Data to use —
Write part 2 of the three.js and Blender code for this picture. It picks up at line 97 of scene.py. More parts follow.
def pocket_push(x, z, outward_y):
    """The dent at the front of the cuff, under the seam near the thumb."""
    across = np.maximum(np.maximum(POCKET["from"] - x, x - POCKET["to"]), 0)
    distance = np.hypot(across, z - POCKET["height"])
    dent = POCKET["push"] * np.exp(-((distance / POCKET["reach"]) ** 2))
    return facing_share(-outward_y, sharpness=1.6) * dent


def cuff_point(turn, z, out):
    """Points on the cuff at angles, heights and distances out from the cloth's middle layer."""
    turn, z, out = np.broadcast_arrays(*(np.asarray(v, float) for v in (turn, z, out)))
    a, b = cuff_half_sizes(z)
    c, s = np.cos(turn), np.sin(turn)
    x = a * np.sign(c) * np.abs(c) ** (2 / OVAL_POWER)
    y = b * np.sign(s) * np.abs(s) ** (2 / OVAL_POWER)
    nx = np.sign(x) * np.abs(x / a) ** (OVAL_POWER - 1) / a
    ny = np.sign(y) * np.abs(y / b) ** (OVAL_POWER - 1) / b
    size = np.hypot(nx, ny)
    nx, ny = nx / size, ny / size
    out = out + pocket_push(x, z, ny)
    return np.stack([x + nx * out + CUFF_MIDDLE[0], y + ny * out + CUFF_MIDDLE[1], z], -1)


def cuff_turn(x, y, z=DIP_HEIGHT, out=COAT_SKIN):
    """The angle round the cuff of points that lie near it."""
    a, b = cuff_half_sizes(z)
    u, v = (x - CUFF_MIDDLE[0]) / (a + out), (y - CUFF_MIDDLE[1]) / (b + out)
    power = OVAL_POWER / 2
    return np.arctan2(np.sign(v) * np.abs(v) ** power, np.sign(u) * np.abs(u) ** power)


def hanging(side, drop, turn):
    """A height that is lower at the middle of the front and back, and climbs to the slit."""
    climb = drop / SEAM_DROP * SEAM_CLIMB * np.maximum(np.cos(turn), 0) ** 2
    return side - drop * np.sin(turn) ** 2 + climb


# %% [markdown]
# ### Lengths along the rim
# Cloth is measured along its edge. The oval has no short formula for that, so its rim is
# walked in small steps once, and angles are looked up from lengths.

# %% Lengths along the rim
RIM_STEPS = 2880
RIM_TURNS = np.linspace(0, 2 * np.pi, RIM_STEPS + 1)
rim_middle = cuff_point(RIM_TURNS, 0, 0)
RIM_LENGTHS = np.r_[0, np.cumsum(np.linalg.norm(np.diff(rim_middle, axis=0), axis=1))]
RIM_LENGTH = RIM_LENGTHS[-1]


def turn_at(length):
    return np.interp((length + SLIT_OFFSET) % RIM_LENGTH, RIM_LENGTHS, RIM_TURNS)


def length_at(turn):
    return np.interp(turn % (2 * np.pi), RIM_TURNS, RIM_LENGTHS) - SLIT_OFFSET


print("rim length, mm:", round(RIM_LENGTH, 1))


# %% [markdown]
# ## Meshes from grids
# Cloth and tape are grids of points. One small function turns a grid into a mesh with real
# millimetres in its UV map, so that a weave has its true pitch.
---
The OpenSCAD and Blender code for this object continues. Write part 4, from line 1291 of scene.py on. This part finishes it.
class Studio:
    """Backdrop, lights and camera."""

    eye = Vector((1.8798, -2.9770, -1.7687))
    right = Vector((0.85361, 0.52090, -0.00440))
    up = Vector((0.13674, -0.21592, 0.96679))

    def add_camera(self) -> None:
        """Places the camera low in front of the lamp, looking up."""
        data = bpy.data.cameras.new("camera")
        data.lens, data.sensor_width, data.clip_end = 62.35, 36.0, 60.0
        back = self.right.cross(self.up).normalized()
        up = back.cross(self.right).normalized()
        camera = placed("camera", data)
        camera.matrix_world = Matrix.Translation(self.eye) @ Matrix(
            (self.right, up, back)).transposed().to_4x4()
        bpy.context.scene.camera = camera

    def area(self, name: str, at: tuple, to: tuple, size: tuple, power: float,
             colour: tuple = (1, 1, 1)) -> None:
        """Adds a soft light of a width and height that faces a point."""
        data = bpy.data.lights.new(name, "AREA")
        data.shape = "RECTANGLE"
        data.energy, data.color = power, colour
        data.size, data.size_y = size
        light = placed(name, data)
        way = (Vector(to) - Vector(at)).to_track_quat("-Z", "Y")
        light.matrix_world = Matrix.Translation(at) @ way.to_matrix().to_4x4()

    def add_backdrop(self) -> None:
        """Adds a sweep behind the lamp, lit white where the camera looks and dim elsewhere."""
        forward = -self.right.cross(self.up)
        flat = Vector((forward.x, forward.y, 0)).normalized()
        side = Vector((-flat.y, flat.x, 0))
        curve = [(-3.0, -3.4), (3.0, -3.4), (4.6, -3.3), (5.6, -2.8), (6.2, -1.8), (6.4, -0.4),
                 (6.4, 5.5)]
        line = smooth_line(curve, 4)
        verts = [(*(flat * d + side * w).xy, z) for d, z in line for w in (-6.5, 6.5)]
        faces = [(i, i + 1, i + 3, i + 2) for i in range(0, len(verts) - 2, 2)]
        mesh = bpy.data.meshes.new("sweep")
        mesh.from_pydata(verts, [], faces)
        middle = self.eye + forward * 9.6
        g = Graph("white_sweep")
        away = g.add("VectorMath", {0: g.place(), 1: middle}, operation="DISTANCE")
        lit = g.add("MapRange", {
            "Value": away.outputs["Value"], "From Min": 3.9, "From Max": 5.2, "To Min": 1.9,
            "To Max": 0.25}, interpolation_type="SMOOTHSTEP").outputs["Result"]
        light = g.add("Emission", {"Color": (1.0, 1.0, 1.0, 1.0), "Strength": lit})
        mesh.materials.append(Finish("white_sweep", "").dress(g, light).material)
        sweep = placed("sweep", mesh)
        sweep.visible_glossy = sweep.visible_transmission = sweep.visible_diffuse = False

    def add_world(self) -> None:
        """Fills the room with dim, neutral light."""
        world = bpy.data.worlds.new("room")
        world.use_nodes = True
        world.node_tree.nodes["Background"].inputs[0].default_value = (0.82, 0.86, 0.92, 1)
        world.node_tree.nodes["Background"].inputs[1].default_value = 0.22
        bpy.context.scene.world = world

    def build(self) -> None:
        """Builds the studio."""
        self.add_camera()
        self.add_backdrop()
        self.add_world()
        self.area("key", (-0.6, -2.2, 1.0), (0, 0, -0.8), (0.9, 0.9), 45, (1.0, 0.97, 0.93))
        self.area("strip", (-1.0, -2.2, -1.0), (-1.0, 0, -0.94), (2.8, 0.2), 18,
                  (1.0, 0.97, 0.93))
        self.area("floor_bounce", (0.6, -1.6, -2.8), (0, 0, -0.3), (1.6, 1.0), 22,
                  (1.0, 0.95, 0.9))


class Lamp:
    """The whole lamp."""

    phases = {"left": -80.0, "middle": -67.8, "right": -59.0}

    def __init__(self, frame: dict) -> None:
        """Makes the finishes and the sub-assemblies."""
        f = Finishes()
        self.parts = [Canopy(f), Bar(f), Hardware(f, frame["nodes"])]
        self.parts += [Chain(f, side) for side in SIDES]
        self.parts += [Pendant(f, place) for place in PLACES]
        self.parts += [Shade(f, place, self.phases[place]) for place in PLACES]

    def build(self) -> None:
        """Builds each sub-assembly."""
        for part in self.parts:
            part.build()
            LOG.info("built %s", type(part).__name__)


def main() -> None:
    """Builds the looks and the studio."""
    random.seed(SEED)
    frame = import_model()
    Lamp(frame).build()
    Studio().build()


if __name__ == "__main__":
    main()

Task to carry out — Exactly and exclusively, reproduce the lines that start at the line containing "Write part 2" and end at the line containing "return side - drop", inclusive of both.

Exercise response —
Write part 2 of the three.js and Blender code for this picture. It picks up at line 97 of scene.py. More parts follow.
def pocket_push(x, z, outward_y):
    """The dent at the front of the cuff, under the seam near the thumb."""
    across = np.maximum(np.maximum(POCKET["from"] - x, x - POCKET["to"]), 0)
    distance = np.hypot(across, z - POCKET["height"])
    dent = POCKET["push"] * np.exp(-((distance / POCKET["reach"]) ** 2))
    return facing_share(-outward_y, sharpness=1.6) * dent


def cuff_point(turn, z, out):
    """Points on the cuff at angles, heights and distances out from the cloth's middle layer."""
    turn, z, out = np.broadcast_arrays(*(np.asarray(v, float) for v in (turn, z, out)))
    a, b = cuff_half_sizes(z)
    c, s = np.cos(turn), np.sin(turn)
    x = a * np.sign(c) * np.abs(c) ** (2 / OVAL_POWER)
    y = b * np.sign(s) * np.abs(s) ** (2 / OVAL_POWER)
    nx = np.sign(x) * np.abs(x / a) ** (OVAL_POWER - 1) / a
    ny = np.sign(y) * np.abs(y / b) ** (OVAL_POWER - 1) / b
    size = np.hypot(nx, ny)
    nx, ny = nx / size, ny / size
    out = out + pocket_push(x, z, ny)
    return np.stack([x + nx * out + CUFF_MIDDLE[0], y + ny * out + CUFF_MIDDLE[1], z], -1)


def cuff_turn(x, y, z=DIP_HEIGHT, out=COAT_SKIN):
    """The angle round the cuff of points that lie near it."""
    a, b = cuff_half_sizes(z)
    u, v = (x - CUFF_MIDDLE[0]) / (a + out), (y - CUFF_MIDDLE[1]) / (b + out)
    power = OVAL_POWER / 2
    return np.arctan2(np.sign(v) * np.abs(v) ** power, np.sign(u) * np.abs(u) ** power)


def hanging(side, drop, turn):
    """A height that is lower at the middle of the front and back, and climbs to the slit."""
    climb = drop / SEAM_DROP * SEAM_CLIMB * np.maximum(np.cos(turn), 0) ** 2
    return side - drop * np.sin(turn) ** 2 + climb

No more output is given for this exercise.